Beyond that, we wouldn't need to pay a ransom for our new mercenary security force: The women of France would be sufficient compensation for at least the first few years.
And that, incidentally, is yet another of our problems in Iraq. If you want to recruit killers for foreign conquest, you need to be able to offer them the three basics: treasure, murder and pussy. This is why Iraq is a dead end. There is no pussy in Iraq, absolutely none. No "me so horny" scenes will be shot in the inevitable Iraq movies. There is treasure, but the soldiers don't get any; you can't steal a sack full of oil. Impotent white guys in Texas get all the treasure, which must really piss off the soldiers.

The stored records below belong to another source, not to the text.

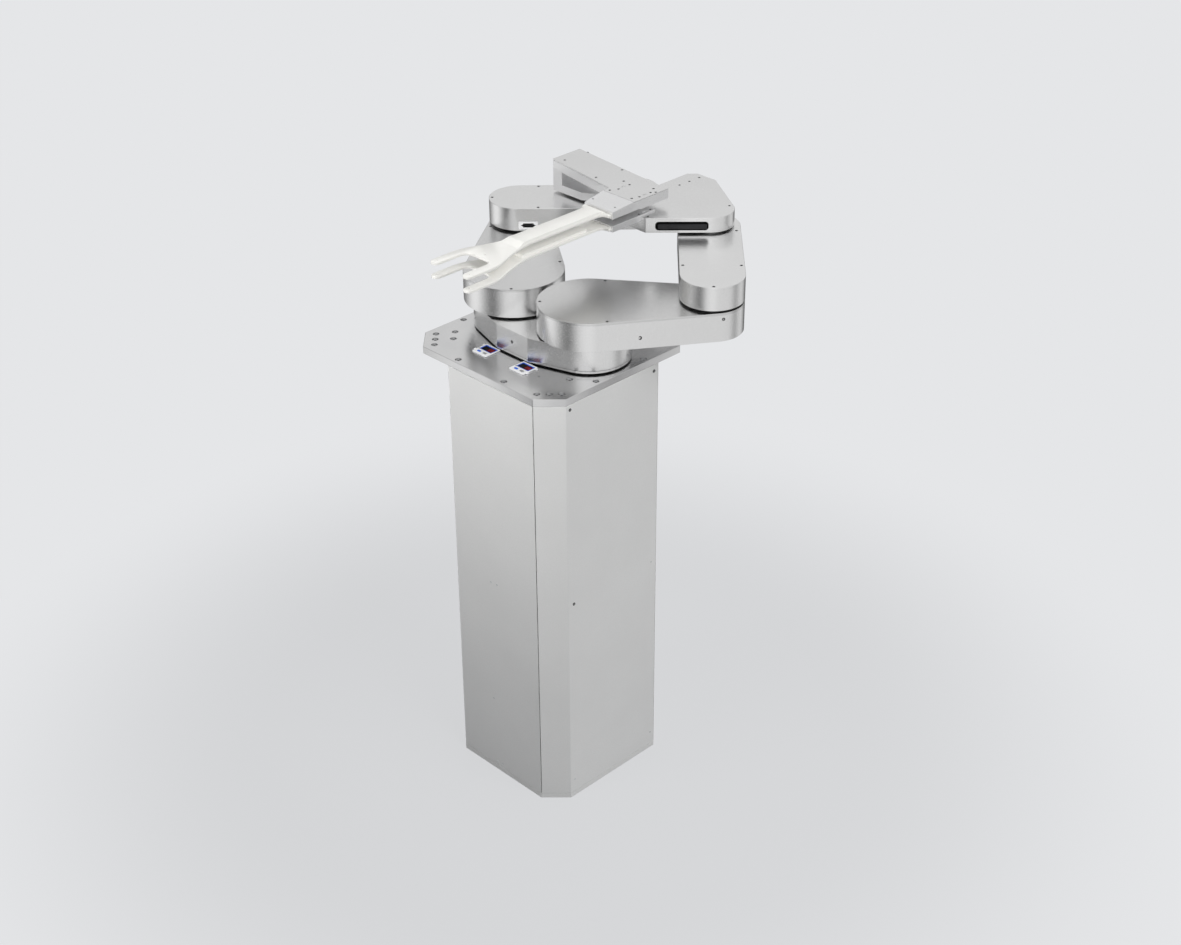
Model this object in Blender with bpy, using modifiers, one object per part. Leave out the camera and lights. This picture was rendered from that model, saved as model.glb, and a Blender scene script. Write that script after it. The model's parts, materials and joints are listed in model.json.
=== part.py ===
# Wafer transfer robot: a lift column, a turret and two belt driven arms with ceramic forks.
# The origin is on the turret's axis at the underside of the base plate. +Z is up and the
# forks point to -Y. The right arm is at +X and carries the lower hand.
import math

import bmesh
import bpy
from mathutils import Matrix, Vector

mm = 0.001
degree = math.pi / 180

# Clearances
seat_gap = 0.3 * mm            # between pieces that seat on each other
bore_gap = 0.4 * mm            # round a shaft or a post in its bore
swing_gap = 1.0 * mm           # round a piece that turns inside a housing

# Column
column_height = 850 * mm       # floor to the top of the flange plate
column_width = 291.5 * mm
column_depth = 302.5 * mm
column_chamfer = 39.6 * mm
base_thickness = 10 * mm
panel_thickness = 2 * mm
panel_seam = 1.6 * mm
post_leg = 16 * mm
ring_width = 14 * mm
ring_height = 12 * mm
flange_size = 357 * mm
flange_chamfer = 39.6 * mm
flange_thickness = 14 * mm
bolt_radius = 3.3 * mm
counterbore_radius = 5.8 * mm
counterbore_depth = 7 * mm
bolt_edge = 10.5 * mm          # bolt centres in from the plate's edge
bolt_half_pitch = 58 * mm
corner_bolt_pitch = 21 * mm
corner_bolt_edge = 19.4 * mm   # in from the chamfer
left_spare_bolts = ((36.5 * mm, 77.5 * mm), (54.5 * mm, 57.5 * mm))   # in from the left and the front edge
right_spare_bolt = (47.5 * mm, 94.5 * mm)                             # in from the right and the front edge

# Vacuum switches in the flange plate
switch_size = 36 * mm
switch_body = 31 * mm
switch_depth = 26 * mm
switch_lip = 1.5 * mm
switch_spacing = 94 * mm
switch_inset = 66 * mm         # switch centres in from the plate's front edge
display_margin = 0.5 * mm
display_height = 18 * mm
display_depth = 2.5 * mm
display_shift = 5.5 * mm
button_width = 8 * mm
button_height = 4.4 * mm
button_pitch = 14 * mm
button_shift = 10.5 * mm
button_rise = 0.8 * mm
button_sunk = 0.8 * mm
button_travel = 0.5 * mm

# Lift
lift_stroke = 300 * mm
tube_wall = 6 * mm
lift_end_space = 11.4 * mm     # left above the carriage at the top of its stroke
carriage_height = 98 * mm
clamp_ring_wall = 10 * mm
screw_radius = 10 * mm
nut_space = 1 * mm             # between the clamp ring and the nut's flange
screw_bottom = 196 * mm
screw_top_space = 6 * mm
screw_journal = 7.5 * mm
coupling_radius = 16 * mm
coupling_length = 34 * mm
nut_radius = 17 * mm
nut_flange_radius = 22 * mm
nut_flange = 9 * mm
nut_length = 38 * mm
beam_thickness = 28.2 * mm
beam_edge = 4 * mm
rail_spacing = 76 * mm
rail_width = 15 * mm
rail_height = 12 * mm
rail_bottom = 330 * mm
block_width = 34 * mm
block_height = 20 * mm
block_length = 38 * mm
block_lift = 4 * mm
carriage_plate = 11 * mm
nut_shelf = 60 * mm
bearing_height = 20 * mm
bearing_width = 54 * mm
lift_motor_size = 80 * mm
lift_motor_height = 110 * mm
lift_motor_gap = 5 * mm        # to the beam
motor_plate = 8 * mm
motor_shaft_radius = 7 * mm

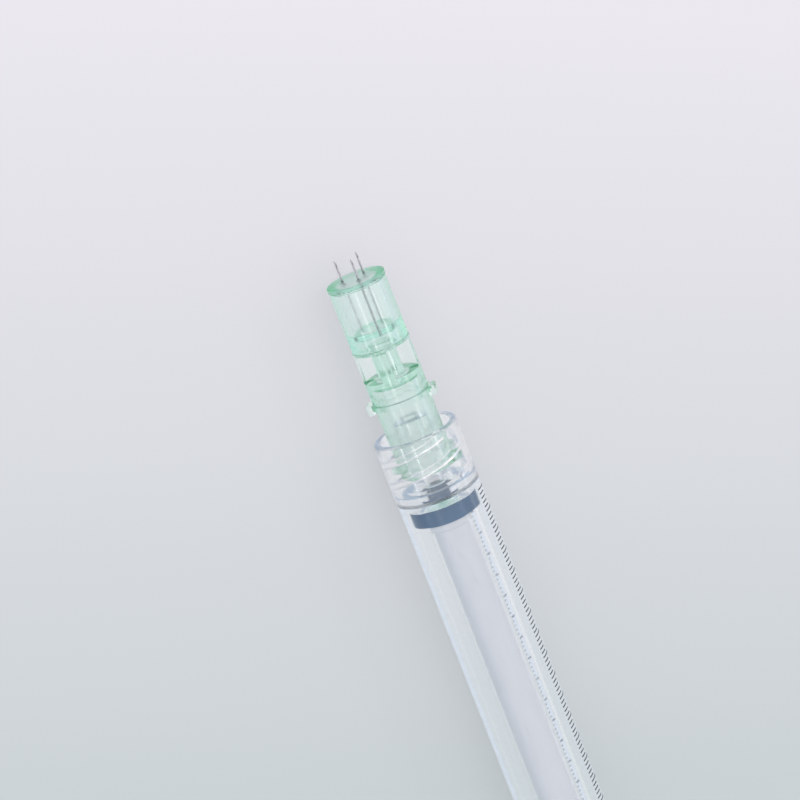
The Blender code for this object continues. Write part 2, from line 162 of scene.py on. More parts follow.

That leaves murder as the prize. And as is made clear in the Klein column, we are not making murder part of our sales pitch.
Instead, people like Klein suggest that the value of service in Iraq is a) that it looks good on the resume, and b) that it is "rewarding," the way work among the poor or in a leper ward is rewarding. This is a pretty meager payoff for risking your life every day against invisible, bloodthirsty rebels desperate for your head. But Klein makes service sound sunny, like one big EST seminar, only with bullets:
An excellent model exists in the 24-week residential training devised for the Police Corps, an elite national-service program that transforms college students into police officers. In fact, Police Corps and special-forces training are similar; both emphasize creative responses in unexpected situations, using scenarios and role playing.
Role playing? What is this, a resort for Dutch swingers? Iraqi counterinsurgency exercise no. 4: the "Goldilocks and the Three Bears" scenario. Private, put on your fucking wig!
People like Joe Klein are the reason America is a doomed society. The empires of old understood that war and killing were serious matters. They understood that the taking of human life requires grand, eternal motivations, of which there are many: conquest, self-defense, greed, glory. Killing for the sake of it also qualifies. Only Americans can imagine going to war to "burnish their resumes." What does that say about us?